Modeling code records:
------------------------------------

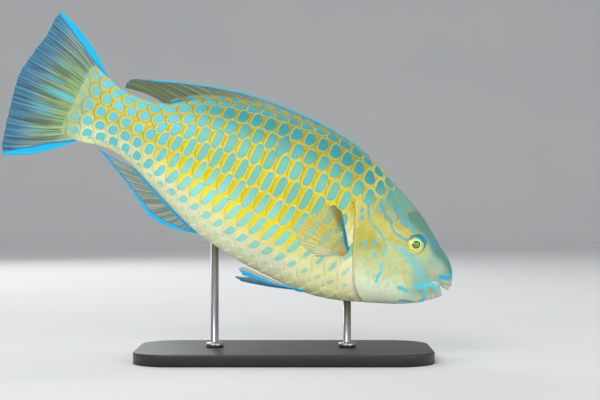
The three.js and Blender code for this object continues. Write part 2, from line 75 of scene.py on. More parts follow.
# Studio, in metres: floor and wall, then each light's name, watts, size, place, aim and colour
FLOOR_FRONT, FLOOR_BACK, WALL_TOP, WALL_ROUND, FLOOR_SIDE = -4.6, 3.4, 5.0, 1.2, 5.0
LIGHTS = [
    ("key", 22, (1.3, 1.0), (-0.7, -1.7, 1.3), (0, 0, 0.18), (1.0, 0.99, 0.98)),
    ("fill", 14, (1.6, 1.2), (1.3, -1.5, 0.35), (0, 0, 0.18), (1.0, 1.0, 0.98)),
    ("top", 26, (2.2, 2.2), (0.0, 0.5, 2.6), (0, 0.2, 0.0), (1, 1, 1)),
    ("back", 16, (1.4, 1.0), (-0.9, 1.9, 1.1), (0, 0, 0.18), (1, 1, 1)),
]
SKY_LIGHT = (0.96, 0.98, 1.0, 1)
SKY_STRENGTH = 0.5

# The fish's sides, as the sign of y and the word in the pieces' names
SIDES = ((-1, "right"), (1, "left"))

# Body: x, back, belly and half width at stations from tail root to snout
STATIONS = np.array([
    (-226, 46.0, -48.0, 0.5), (-212, 41.5, -43.2, 1.3), (-196, 36.6, -38.0, 3.4),
    (-182, 31.6, -34.0, 7.6), (-168, 30.4, -31.0, 10.2), (-142, 33.6, -32.8, 13.6),
    (-130, 37.6, -36.6, 15.6), (-104, 54.8, -46.5, 20.2), (-53, 73.0, -65.0, 28.6),
    (0, 81.9, -74.4, 33.2), (42, 84.6, -75.6, 34.4), (87, 76.8, -73.6, 33.6),
    (112, 67.1, -67.6, 31.6), (150, 51.2, -52.4, 26.2), (176, 35.2, -40.8, 20.6),
    (189, 26.3, -33.2, 17.2), (200, 21.8, -26.2, 15.4), (212.3, 18.5, -23.0, 14.0),
])
WAIST_SHARE = 0.53
SECTION_POWER = 2.17
SNOUT_X, SNOUT_Z = 212.3, -6.0
SNOUT_ROUND_FROM, SNOUT_ROUND_POWER = 190.0, 2.2
TAIL_END = -194.0
SKIN_END = -216.0
# The skin's stations: their distance on the body and on the head, and where each begins
BODY_STEP, HEAD_STEP = 2.6, 0.85
HEAD_FROM, NOSE_FROM = 84, 196
HALF_RING = 130

# Gill cover, and the cheek's plate with its step at x for the height z
GILL_X = 86.7
GILL_TOP_DEGREES = 17.0
GILL_REACH = 60.0
GILL_POWER = 0.9
FLAP_PROUD = 1.2
CHEEK_STEP_X, CHEEK_STEP_Z, CHEEK_STEP_BEND = 137, -8, 0.012

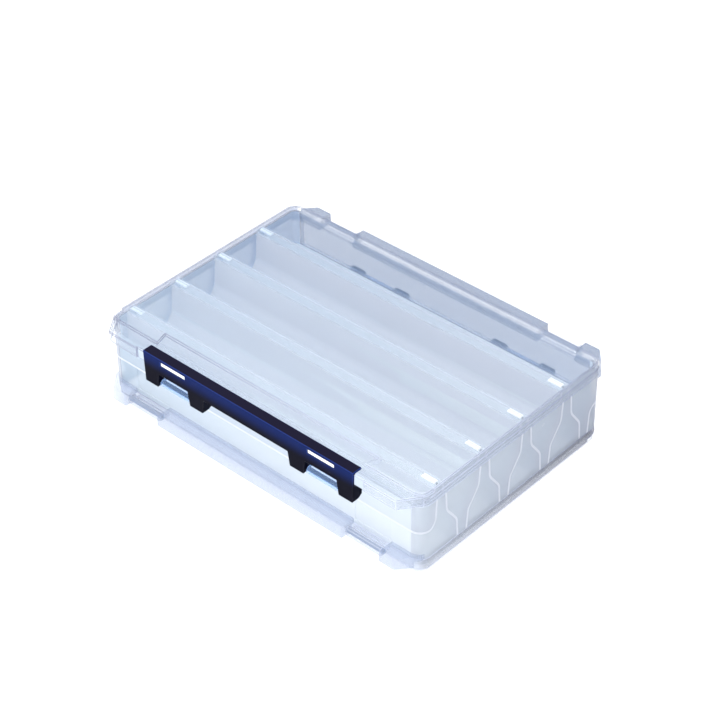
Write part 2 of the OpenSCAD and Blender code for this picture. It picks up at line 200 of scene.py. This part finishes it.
def moulded(name, pale, deep, alpha, roughness=0.25, haze=18, gradient=None, specular=0.4,
            streak=1.0):
    """Moulded plastic: a cloudy haze between two near tones and faintly wavy gloss."""
    g = Graph(name)
    g.set(Alpha=alpha, IOR=PLASTIC_IOR, Specular_IOR_Level=specular)
    drawn = g.add("ShaderNodeMapping", Scale=(1, 1, streak))
    g.link(g.place, drawn.inputs["Vector"])
    noise = g.add("ShaderNodeTexNoise", Scale=haze, Detail=HAZE_DETAIL)
    g.link(drawn.outputs["Vector"], noise.inputs["Vector"])
    cloud = noise.outputs["Fac"]
    tone = g.add("ShaderNodeMix", data_type="RGBA")
    tone.inputs["A"].default_value = rgb(pale)
    tone.inputs["B"].default_value = rgb(deep)
    g.link(gradient(g, cloud) if gradient else cloud, tone.inputs["Factor"])
    g.link(tone.outputs["Result"], g.shader.inputs["Base Color"])
    gloss = g.ramp(cloud, 0, 1, roughness * (1 - GLOSS_SPREAD), roughness * (1 + GLOSS_SPREAD))
    g.link(gloss, g.shader.inputs["Roughness"])
    ripple = g.add("ShaderNodeTexNoise", Scale=RIPPLE_SCALE, Detail=RIPPLE_DETAIL)
    g.link(g.place, ripple.inputs["Vector"])
    bump = g.add("ShaderNodeBump", Strength=RIPPLE_BUMP, Distance=RIPPLE_HEIGHT)
    g.link(ripple.outputs["Fac"], bump.inputs["Height"])
    g.link(bump.outputs["Normal"], g.shader.inputs["Normal"])
    return g.material


def across_case(g, cloud, x_share=0.5, y_share=0.55):
    """Deeper tone towards the case's left and rear, where least light comes in."""
    along_y = g.ramp(g.axis("Y"), FRONT_TONE_Y, REAR_TONE_Y, high=y_share)
    along_x = g.ramp(g.axis("X"), RIGHT_TONE_X, LEFT_TONE_X, high=x_share)
    both = g.combine("ADD", along_y, along_x, clamp=False)
    drift = g.add("ShaderNodeMath", operation="MULTIPLY_ADD", use_clamp=True)
    g.link(cloud, drift.inputs[0])
    drift.inputs[1].default_value = HAZE_DRIFT
    g.link(both, drift.inputs[2])
    return drift.outputs["Value"]


# Painted shade by place, as in across_case, with other shares along X and Y.
def along_lanes(g, cloud):
    return across_case(g, cloud, x_share=0.5, y_share=0.15)


def to_rear(g, cloud):
    return across_case(g, cloud, x_share=0, y_share=0.92)


def to_left(g, cloud):
    return across_case(g, cloud, x_share=0.92, y_share=0)


def to_far(g, cloud):
    return across_case(g, cloud, x_share=0.75, y_share=0.75)


def to_ends(g, cloud):
    """Painted shade: deeper tone towards the left, and again at the right-hand corner."""
    corner = g.ramp(g.axis("X"), CORNER_FROM, CORNER_TO, high=CORNER_SHARE, smooth=True)
    return g.combine("ADD", to_left(g, cloud), corner)


def low_end(g, cloud):
    """Painted shade: deeper tone at the case's right end, most of all at its rear corner."""
    end = g.ramp(g.axis("X"), END_FROM, END_TO)
    rear = g.ramp(g.axis("Y"), END_FRONT_Y, END_REAR_Y, low=END_FRONT_SHARE)
    return g.combine("MULTIPLY", end, rear)


def by_height(g, cloud):
    """Painted shade: pale near the case's top and bottom faces, deep towards its middle."""
    middle = g.add("ShaderNodeMath", operation="SUBTRACT")
    g.link(g.axis("Z"), middle.inputs[0])
    middle.inputs[1].default_value = CASE_H / 2 * MM
    rise = g.add("ShaderNodeMath", operation="ABSOLUTE")
    g.link(middle.outputs["Value"], rise.inputs[0])
    return g.ramp(rise.outputs["Value"], LATCH_BLUE_RISE, LATCH_DARK_RISE, smooth=True)


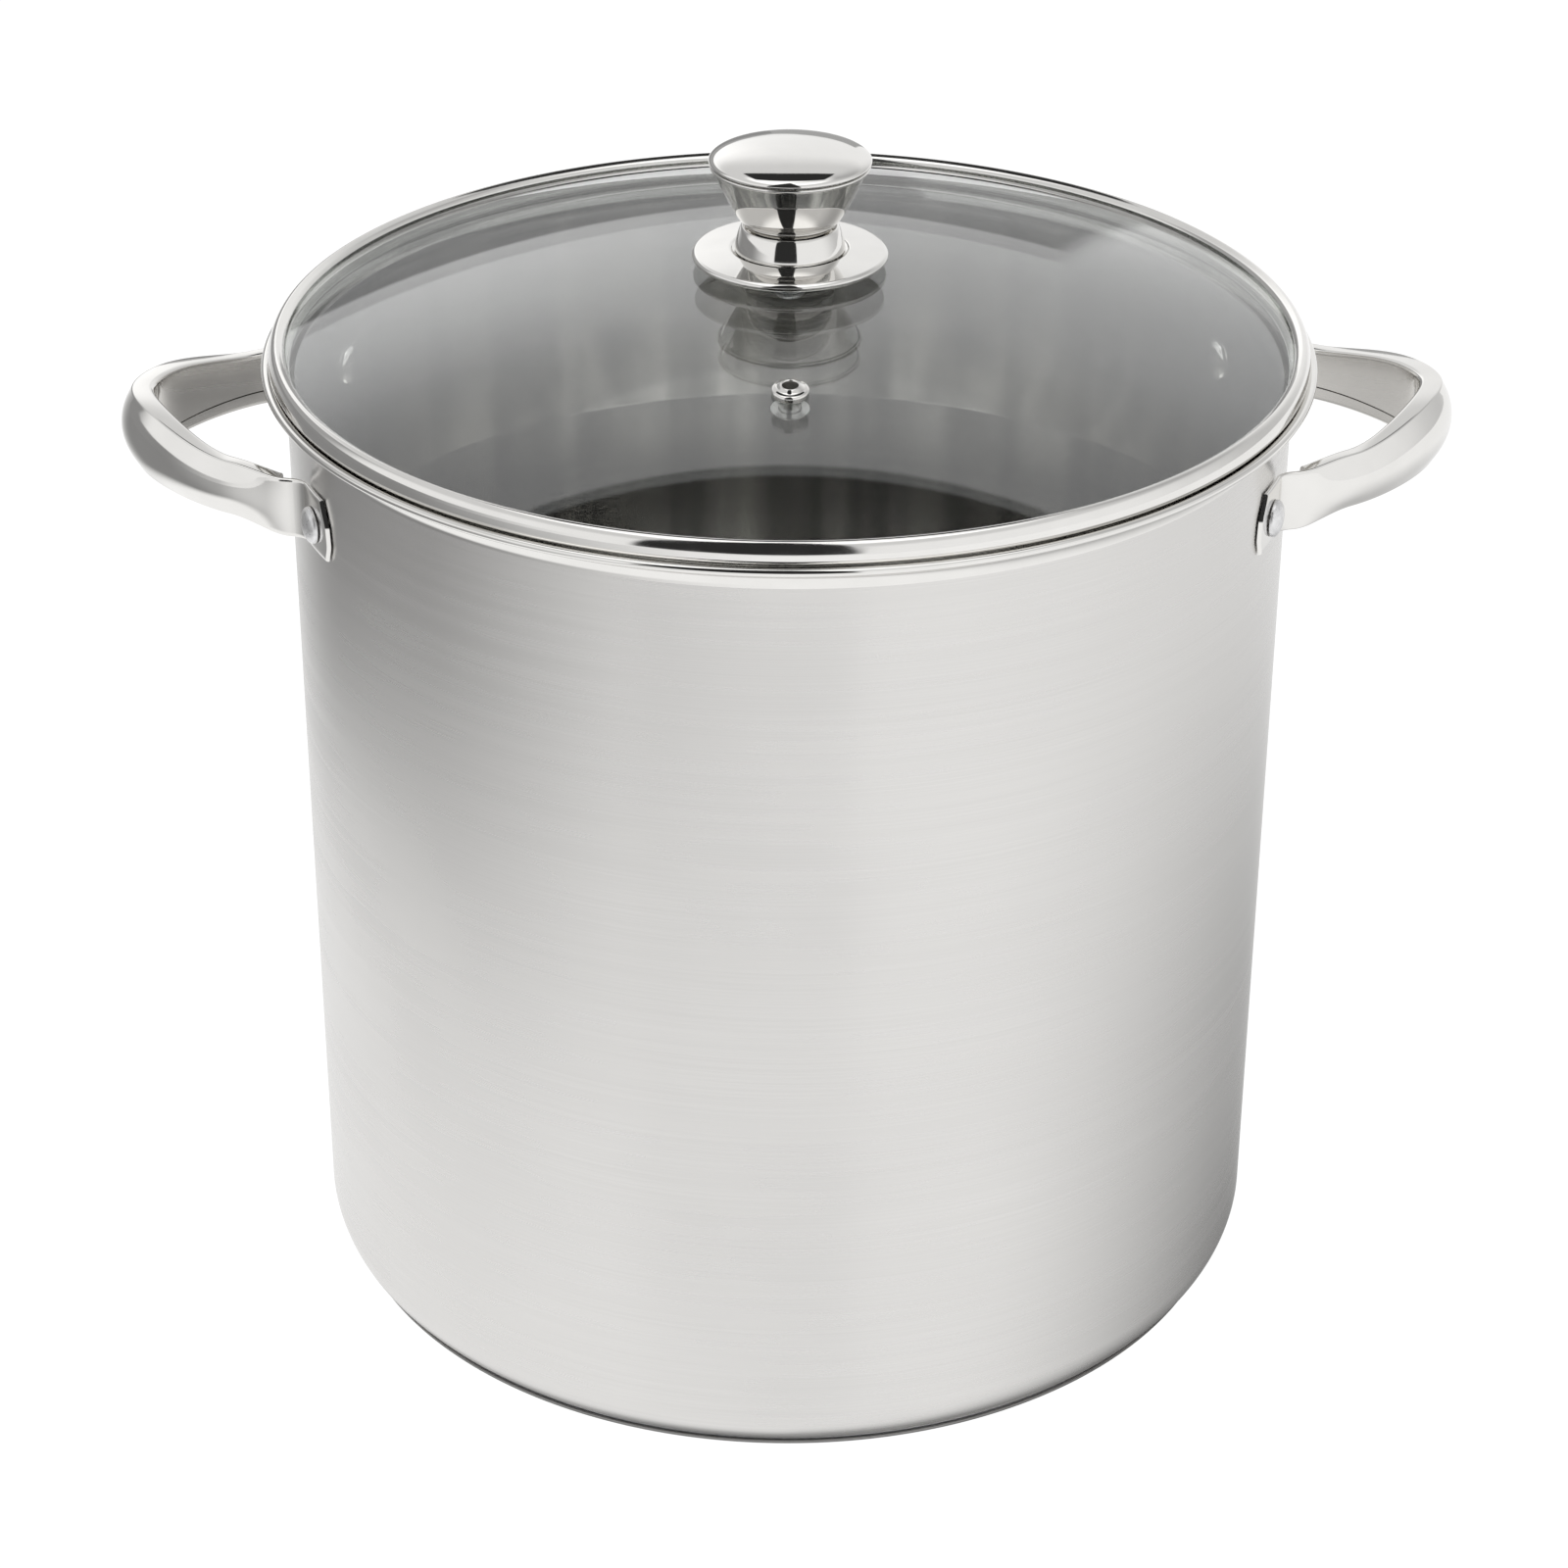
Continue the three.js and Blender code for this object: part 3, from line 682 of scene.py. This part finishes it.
def folded_side(shape, inset, ridge, edge, seam):
    """One skin of the folded sheet, from the seam's lower edge round to its upper edge."""
    depth, bulge, high, low = shape
    back = -depth + inset
    front = -inset
    low += inset
    high -= inset
    face = []
    for i in range(1, 16):
        share = i / 16
        rise = low + ridge + (high - low - 2 * ridge) * share
        face.append((front + bulge * (1 - (2 * share - 1) ** 2), rise))
    return [
        (back, HANDLE_SEAM_Z - seam),
        *arc((back + edge, low + edge), edge, edge, 180, 270, 6),
        *arc((front - ridge, low + ridge), ridge, ridge, 270, 340, 6),
        *face,
        *arc((front - ridge, high - ridge), ridge, ridge, 20, 90, 6),
        *arc((back + edge, high - edge), edge, edge, 90, 180, 6),
        (back, HANDLE_SEAM_Z + seam),
    ]


def handle_section(point):
    """Closed outline of the folded sheet at a point of the path, open only at its seam."""
    outward = blend_step(point.x, ARM_START.x, HANDLE_REACH)
    from_tab = blend_step(point.x, TAB_SECTION_X, ARM_START.x)
    shape = (
        HANDLE_DEPTHS[0] + (HANDLE_DEPTHS[1] - HANDLE_DEPTHS[0]) * outward,
        (HANDLE_BULGE - HANDLE_TIP_BULGE) * from_tab + HANDLE_TIP_BULGE * outward,
        HANDLE_TOPS[0] + HANDLE_TOPS[1] * from_tab + HANDLE_TOPS[2] * outward,
        HANDLE_BOTTOMS[0] + HANDLE_BOTTOMS[1] * from_tab + HANDLE_BOTTOMS[2] * outward,
    )
    seam = HANDLE_SEAM_GAP / 2
    outer = folded_side(shape, 0, HANDLE_RIDGE_R, HANDLE_EDGE_R, seam)
    inner = folded_side(shape, HANDLE_SHEET, INNER_RIDGE_R, INNER_EDGE_R, seam)
    return outer + inner[::-1]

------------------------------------

Of the lines in the entries, how many include the word "Write"? State only the number.

→ **ANSWER TO THE PROBLEM**
2